Rural teachers attend a meeting at a blockade point demanding quick presidential elections that have been postponed due to COVID-19, in El Alto, on the outskirts of La Paz, Bolivia, August 13, 2020. /Reuters
Bolivia's caretaker government on Thursday enacted a law that mandates a delayed presidential election will be held on October 18 as scheduled, despite opposition calls for it to be moved earlier.
The law would impose criminal penalties on any effort to change the date.
Bolivia's electoral tribunal in July pushed the election to October 18 due to the coronavirus pandemic, but supporters of Morales are demanding the vote be held on September 6. The dispute has prompted protests and roadblocks.
The new law was swiftly rejected by the powerful Bolivian Workers' Center (COB), an umbrella group representing various industries.
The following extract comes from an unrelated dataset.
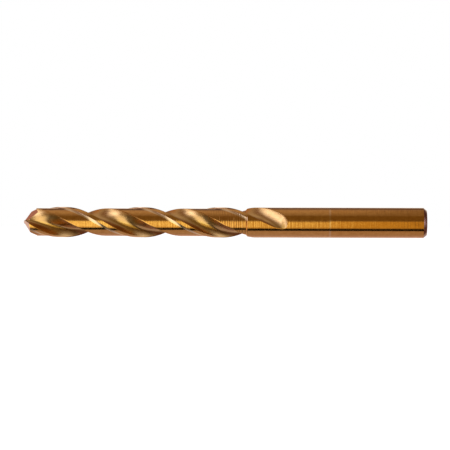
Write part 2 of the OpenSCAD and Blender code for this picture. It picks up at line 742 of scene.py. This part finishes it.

Top COB leader Juan Carlos Huarachi said the law had "never been agreed with the people."
The United Nations and the European Union, in a joint statement, expressed support for the October date.
Bolivia had previously gone through a major political crisis that saw civil protests forcing Evo Morales to step down as president in November 2019.
Following that, the second vice president of the Senate, opposition senator Jeanine Anez, took over at the helm of an interim government on November 12, as she was next in line for the presidency after a vacuum had been left following a string of resignations.
The upcoming election's main contenders are Morales' Movement for Socialism (MAS) party and a fragmented conservative opposition, including Anez, whose interim term will end when new elections take place.